● Exercise details: Find each line holding "with" and copy it out.
■ ■ ■
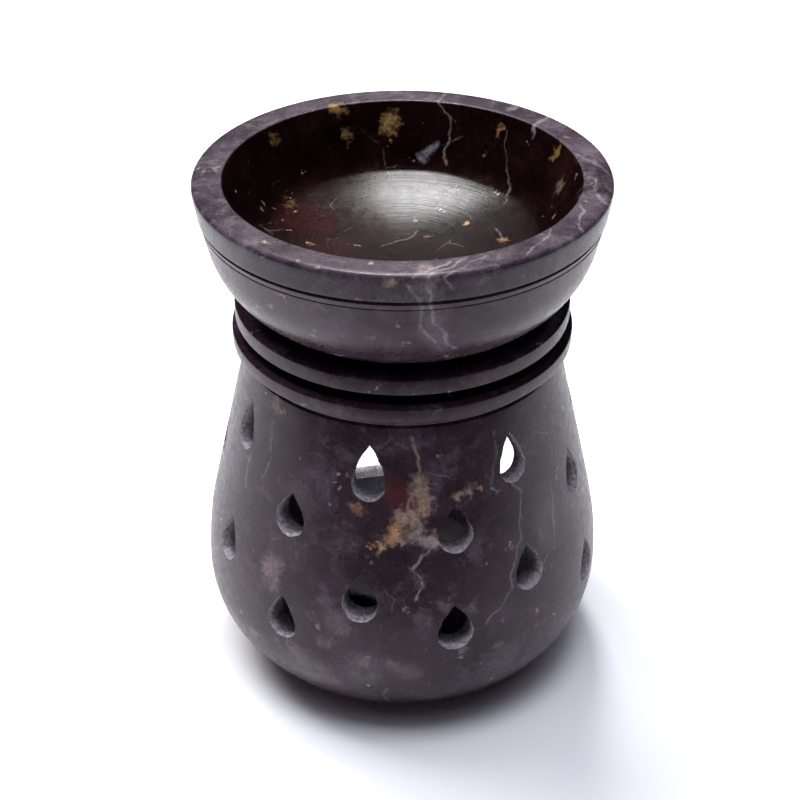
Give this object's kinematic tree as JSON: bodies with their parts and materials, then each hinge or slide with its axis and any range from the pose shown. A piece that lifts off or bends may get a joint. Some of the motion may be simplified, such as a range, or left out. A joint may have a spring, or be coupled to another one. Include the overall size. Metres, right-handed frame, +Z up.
{
  "type": "essential oil burner",
  "caption": "Turned soapstone oil burner: a pot pierced with teardrops, with an arched rear doorway for its tea light, and a lift-off dish seated on a double-ringed collar.",
  "frame": {"origin": "centre of the flat foot, on the face that the pot stands on", "axes": "+Z up along the axis that pot and dish are turned about; +Y out through the middle of the tea-light doorway at the back"},
  "size_m": [0.0836, 0.0821, 0.1097],
  "materials": {
    "pot_soapstone": "waxed and polished, dark purple-brown with pale veins",
    "bowl_soapstone": "waxed and polished, dark purple-brown with pale veins",
    "cup_aluminium": "drawn thin sheet",
    "candle_wax": "satin cast paraffin wax",
    "wick_cotton": "braided, waxed",
    "tin_plate": "stamped tinned sheet"
  },
  "bodies": {
    "base": {"base_pot": "pot_soapstone"},
    "bowl": {"oil_bowl": "bowl_soapstone"},
    "tea_light": {"tealight_cup": "cup_aluminium", "tealight_wax": "candle_wax", "tealight_wick": "wick_cotton", "wick_sustainer": "tin_plate"}
  },
  "joints": [
    {"name": "bowl_lift", "type": "slide", "parent": "base", "child": "bowl", "axis": [0, 0, 1], "range_m": [0, 0.04]},
    {"name": "tealight_draw", "type": "slide", "parent": "base", "child": "tea_light", "axis": [0, 0.9848, 0.1736], "range_m": [0, 0.072]}
  ]
}
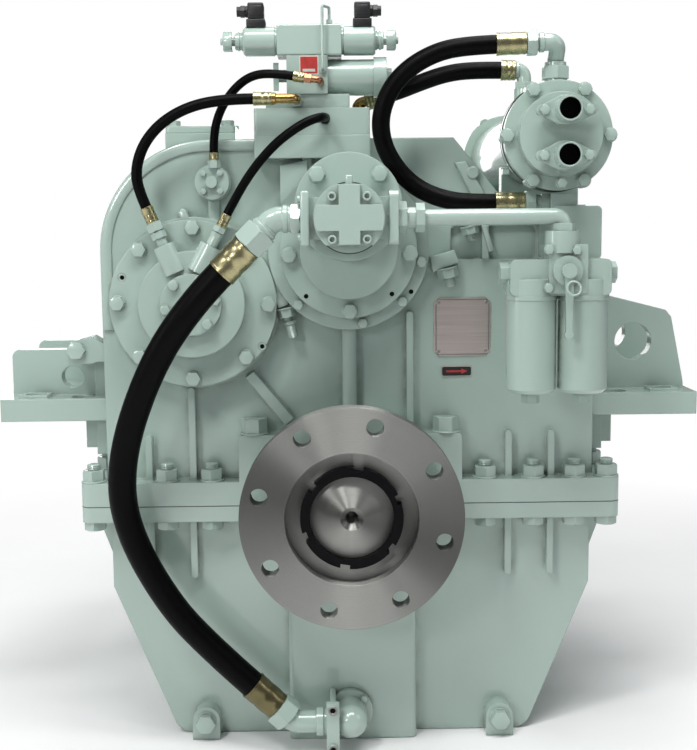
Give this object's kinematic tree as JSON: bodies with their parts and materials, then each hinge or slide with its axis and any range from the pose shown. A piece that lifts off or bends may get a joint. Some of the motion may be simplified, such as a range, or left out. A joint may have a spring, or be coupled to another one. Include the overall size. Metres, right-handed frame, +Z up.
{
  "type": "marine reduction gearbox",
  "caption": "Marine reversing reduction gearbox with a split cast casing, output flange, gear pump, oil cooler, duplex filter, solenoid valve stack, hoses and side mounting brackets.",
  "frame": {"origin": "centre of the output flange's front face, where the propeller shaft bolts on", "axes": "+Z up; +Y back through the gearbox along the output axis, towards the engine; +X to the right seen from the output flange"},
  "size_m": [1.058, 0.818, 1.0993],
  "materials": {
    "casing_paint": "thick glossy pale grey-green enamel over castings",
    "machined_steel": "turned, bare",
    "hardened_steel": "ground, oiled",
    "black_oxide": "black oxide, satin",
    "hose_rubber": "smooth black cover",
    "zinc_fitting": "yellow passivated zinc",
    "brass_fitting": "satin",
    "coil_plastic": "moulded black",
    "knob_metal": "turned",
    "filter_paper": "pleated paper",
    "mesh_steel": "woven wire",
    "tube_copper": "drawn copper tube",
    "plate_metal": "brushed, bare"
  },
  "bodies": {
    "gearbox": {"clutch_cover": "casing_paint", "clutch_hose": "hose_rubber", "cooler_fittings": "brass_fitting", "cooler_front_cap": "casing_paint", "cooler_hose": "hose_rubber", "cooler_rear_cap": "casing_paint", "cooler_saddles": "casing_paint", "cooler_shell": "casing_paint", "cooler_tube_bundle": "tube_copper", "cover_screws": "casing_paint", "delivery_pipe": "casing_paint", "filter_bowls": "casing_paint", "filter_elements": "filter_paper", "filter_head": "casing_paint", "joint_bolts": "casing_paint", "lower_casing": "casing_paint", "lower_valve": "casing_paint", "lube_hose": "hose_rubber", "lube_valve": "casing_paint", "mounting_bracket_left": "casing_paint", "mounting_bracket_right": "casing_paint", "output_bearing_cover": "casing_paint", "pilot_fittings": "brass_fitting", "plates": "plate_metal", "pump_body": "casing_paint", "pump_end_cover": "casing_paint", "pump_flange": "casing_paint", "pump_housing": "casing_paint", "rear_covers": "casing_paint", "return_hose": "hose_rubber", "sensing_hose": "hose_rubber", "shaft_bearings": "hardened_steel", "solenoid_coils": "coil_plastic", "solenoid_valve": "casing_paint", "strainer_housing": "casing_paint", "strainer_screen": "mesh_steel", "suction_fittings": "zinc_fitting", "suction_hose": "hose_rubber", "top_cover": "casing_paint", "upper_casing": "casing_paint", "valve_base": "casing_paint", "valve_subplate": "casing_paint"},
    "output": {"output_shaft": "machined_steel", "output_coupling": "machined_steel", "output_nut": "black_oxide", "output_gear": "hardened_steel"},
    "input": {"input_shaft": "machined_steel", "input_coupling": "machined_steel", "forward_clutch_drum": "hardened_steel"},
    "reverse": {"reverse_shaft": "hardened_steel", "reverse_clutch_drum": "hardened_steel"},
    "forward_pinion_body": {"forward_pinion": "hardened_steel"},
    "reverse_pinion_body": {"reverse_pinion": "hardened_steel"},
    "pump_driver_body": {"pump_driver": "hardened_steel"},
    "pump_idler_body": {"pump_idler": "hardened_steel"},
    "changeover_lever_body": {"changeover_lever": "casing_paint"},
    "selector_lever_body": {"selector_lever": "knob_metal"},
    "override_pin_left_body": {"override_pin_left": "knob_metal"},
    "override_pin_right_body": {"override_pin_right": "knob_metal"}
  },
  "joints": [
    {"name": "output_turn", "type": "hinge", "parent": "gearbox", "child": "output", "pos_m": [0, 0, 0], "axis": [0, 1, 0], "continuous": true},
    {"name": "input_turn", "type": "hinge", "parent": "gearbox", "child": "input", "pos_m": [0, 0.5, 0.378], "axis": [0, 1, 0], "continuous": true},
    {"name": "reverse_turn", "type": "hinge", "parent": "gearbox", "child": "reverse", "pos_m": [-0.22759, 0.3, 0.30181], "axis": [0, 1, 0], "continuous": true},
    {"name": "forward_pinion_turn", "type": "hinge", "parent": "gearbox", "child": "forward_pinion_body", "pos_m": [0, 0.36, 0.378], "axis": [0, 1, 0], "continuous": true},
    {"name": "reverse_pinion_turn", "type": "hinge", "parent": "gearbox", "child": "reverse_pinion_body", "pos_m": [-0.22759, 0.36, 0.30181], "axis": [0, 1, 0], "continuous": true},
    {"name": "pump_driver_turn", "type": "hinge", "parent": "gearbox", "child": "pump_driver_body", "pos_m": [0, 0.02, 0.438], "axis": [0, 1, 0], "continuous": true},
    {"name": "pump_idler_turn", "type": "hinge", "parent": "gearbox", "child": "pump_idler_body", "pos_m": [0, 0, 0.405], "axis": [0, 1, 0], "continuous": true},
    {"name": "changeover_lever_turn", "type": "hinge", "parent": "gearbox", "child": "changeover_lever_body", "pos_m": [0.291, -0.05, 0.349], "axis": [0, 1, 0], "range_deg": [-60, 60]},
    {"name": "selector_lever_turn", "type": "hinge", "parent": "gearbox", "child": "selector_lever_body", "pos_m": [-0.1, 0.132, 0.63], "axis": [1, 0, 0], "range_deg": [-20, 20]},
    {"name": "override_left_push", "type": "slide", "parent": "gearbox", "child": "override_pin_left_body", "axis": [1, 0, 0], "range_m": [0, 0.0035], "stiffness_N_per_m": 1500, "springref_m": -0.002},
    {"name": "override_right_push", "type": "slide", "parent": "gearbox", "child": "override_pin_right_body", "axis": [-1, 0, 0], "range_m": [0, 0.0035], "stiffness_N_per_m": 1500, "springref_m": -0.002}
  ],
  "couplings": [
    {"joint": "forward_pinion_turn", "follows": "output_turn", "ratio": -2.5},
    {"joint": "reverse_pinion_turn", "follows": "output_turn", "ratio": -2.5},
    {"joint": "reverse_turn", "follows": "input_turn", "ratio": -1},
    {"joint": "pump_driver_turn", "follows": "input_turn", "ratio": -1},
    {"joint": "pump_idler_turn", "follows": "input_turn", "ratio": 1}
  ]
}
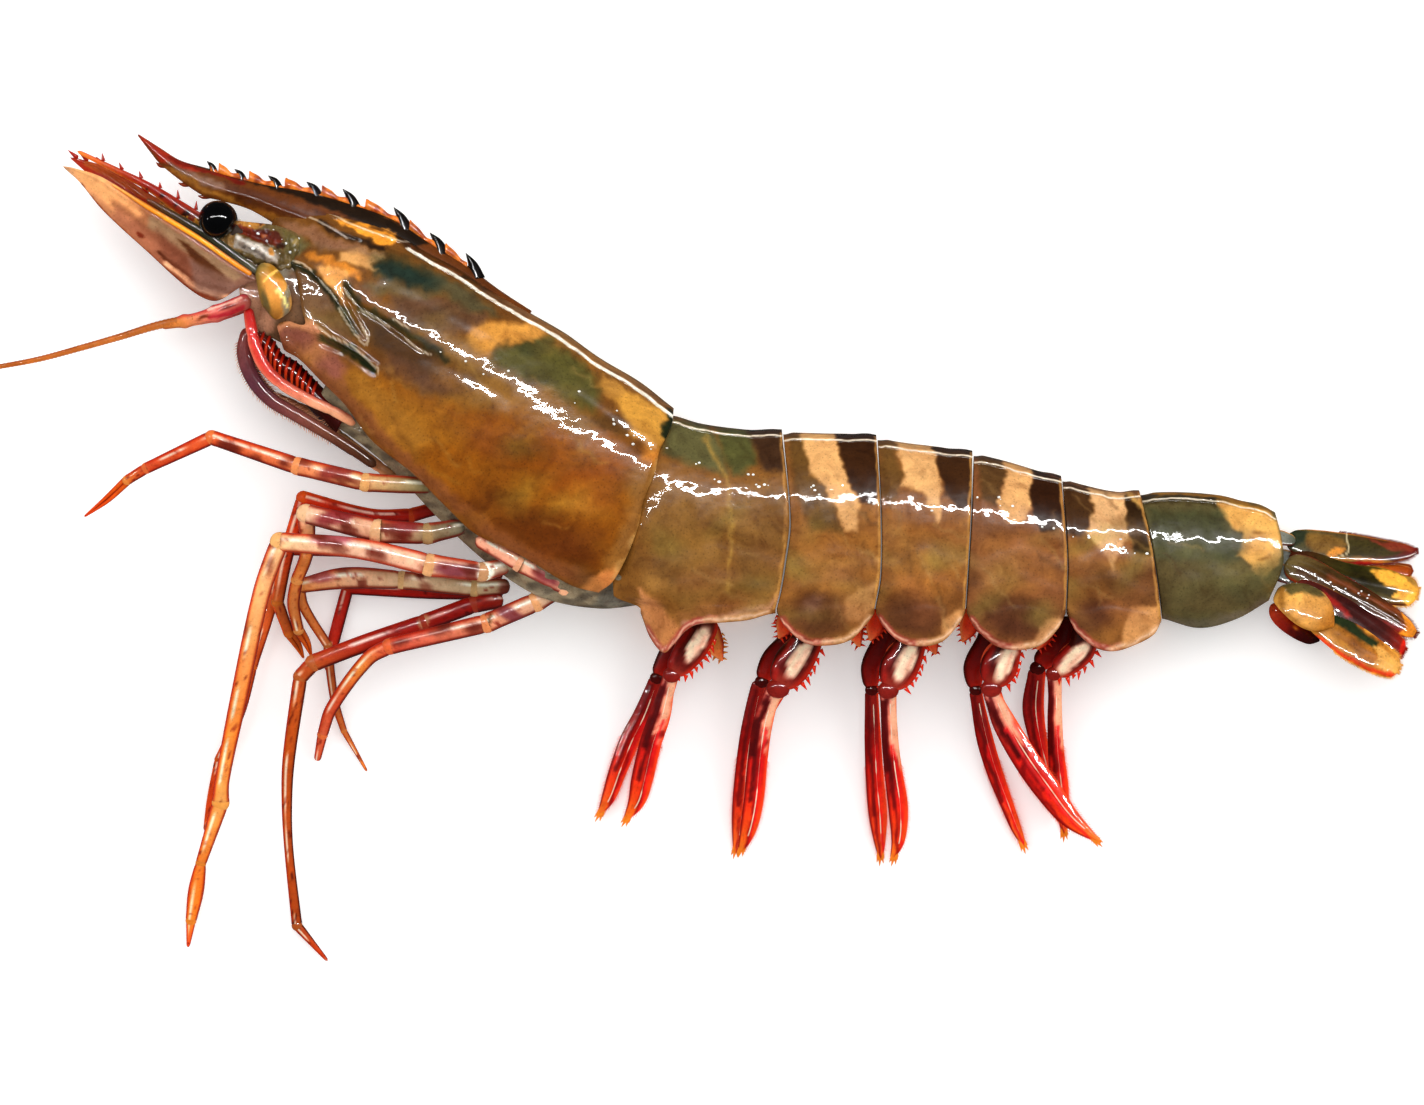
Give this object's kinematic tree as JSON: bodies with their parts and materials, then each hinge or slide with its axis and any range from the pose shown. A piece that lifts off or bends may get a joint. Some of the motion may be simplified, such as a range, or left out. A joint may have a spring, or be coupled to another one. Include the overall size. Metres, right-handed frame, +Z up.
{
  "type": "raw tiger prawn",
  "caption": "Whole raw tiger prawn lying on its side: toothed horn, carapace, banded tail, tail fan, walking and swimming legs.",
  "frame": {"origin": "on the floor, in the small flat under the carapace that the prawn rests on", "axes": "+X from the head to the tail, +Y from the belly to the back, +Z up from the floor through the side that shows"},
  "size_m": [0.263, 0.1326, 0.0246],
  "materials": {
    "shell": "wet translucent olive-brown shell with darker and paler bands",
    "head_olive": "wet dark olive-grey flesh between the eyes and the jaws",
    "tail_green": "wet dark green-brown plate of the tail fan",
    "tail_amber": "wet translucent amber shell",
    "tail_maroon": "wet dark maroon plate of the tail fan",
    "underside_grey": "wet grey skin of the breast",
    "eye_black": "glossy black eye",
    "scale_tan": "wet pale tan shell",
    "feeler_amber": "wet amber feeler",
    "mouth_coral": "wet coral-red feeding limb",
    "mouth_plum": "wet plum-purple feeding limb",
    "leg_pale": "wet pale peach leg with purple patches",
    "leg_crimson": "wet dark red to orange leg"
  },
  "bodies": {
    "root": {"carapace": "shell", "abdomen_1": "shell", "abdomen_2": "shell", "abdomen_3": "shell", "abdomen_4": "shell", "abdomen_5": "shell", "abdomen_6": "shell", "telson": "tail_maroon", "exopod_right": "tail_green", "endopod_right": "tail_amber", "endopod_left": "tail_maroon", "exopod_left": "tail_amber", "uropod_base_left": "tail_amber", "uropod_base_right": "tail_amber", "breast": "underside_grey", "head": "head_olive", "eye_left": "eye_black", "scale_base_left": "tail_amber", "scale_left": "scale_tan", "antenna_left": "feeler_amber", "antennule_left": "leg_crimson", "eye_right": "eye_black", "scale_base_right": "tail_amber", "scale_right": "scale_tan", "antenna_right": "feeler_amber", "antennule_right": "leg_crimson", "maxilliped_left": "mouth_coral", "maxilliped_right": "scale_tan", "mouth_lobe_left": "mouth_plum", "mouth_lobe_right": "mouth_plum", "jaws": "mouth_plum", "leg_1_left": "leg_pale", "leg_2_left": "leg_pale", "leg_3_left": "leg_pale", "leg_4_left": "leg_pale", "leg_5_left": "leg_pale", "leg_1_right": "leg_crimson", "leg_2_right": "leg_pale", "leg_3_right": "leg_crimson", "leg_4_right": "leg_crimson", "leg_5_right": "leg_crimson", "swimmer_1_left": "leg_crimson", "swimmer_1_right": "leg_crimson", "swimmer_2_left": "leg_crimson", "swimmer_2_right": "leg_crimson", "swimmer_3_left": "leg_crimson", "swimmer_3_right": "leg_crimson", "swimmer_4_left": "leg_crimson", "swimmer_4_right": "leg_crimson", "swimmer_5_left": "leg_crimson", "swimmer_5_right": "leg_crimson"}
  },
  "joints": []
}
■ ■ ■
● Correct response:
Give this object's kinematic tree as JSON: bodies with their parts and materials, then each hinge or slide with its axis and any range from the pose shown. A piece that lifts off or bends may get a joint. Some of the motion may be simplified, such as a range, or left out. A joint may have a spring, or be coupled to another one. Include the overall size. Metres, right-handed frame, +Z up.
  "caption": "Turned soapstone oil burner: a pot pierced with teardrops, with an arched rear doorway for its tea light, and a lift-off dish seated on a double-ringed collar.",
    "pot_soapstone": "waxed and polished, dark purple-brown with pale veins",
    "bowl_soapstone": "waxed and polished, dark purple-brown with pale veins",
Give this object's kinematic tree as JSON: bodies with their parts and materials, then each hinge or slide with its axis and any range from the pose shown. A piece that lifts off or bends may get a joint. Some of the motion may be simplified, such as a range, or left out. A joint may have a spring, or be coupled to another one. Include the overall size. Metres, right-handed frame, +Z up.
  "caption": "Marine reversing reduction gearbox with a split cast casing, output flange, gear pump, oil cooler, duplex filter, solenoid valve stack, hoses and side mounting brackets.",
Give this object's kinematic tree as JSON: bodies with their parts and materials, then each hinge or slide with its axis and any range from the pose shown. A piece that lifts off or bends may get a joint. Some of the motion may be simplified, such as a range, or left out. A joint may have a spring, or be coupled to another one. Include the overall size. Metres, right-handed frame, +Z up.
    "shell": "wet translucent olive-brown shell with darker and paler bands",
    "leg_pale": "wet pale peach leg with purple patches",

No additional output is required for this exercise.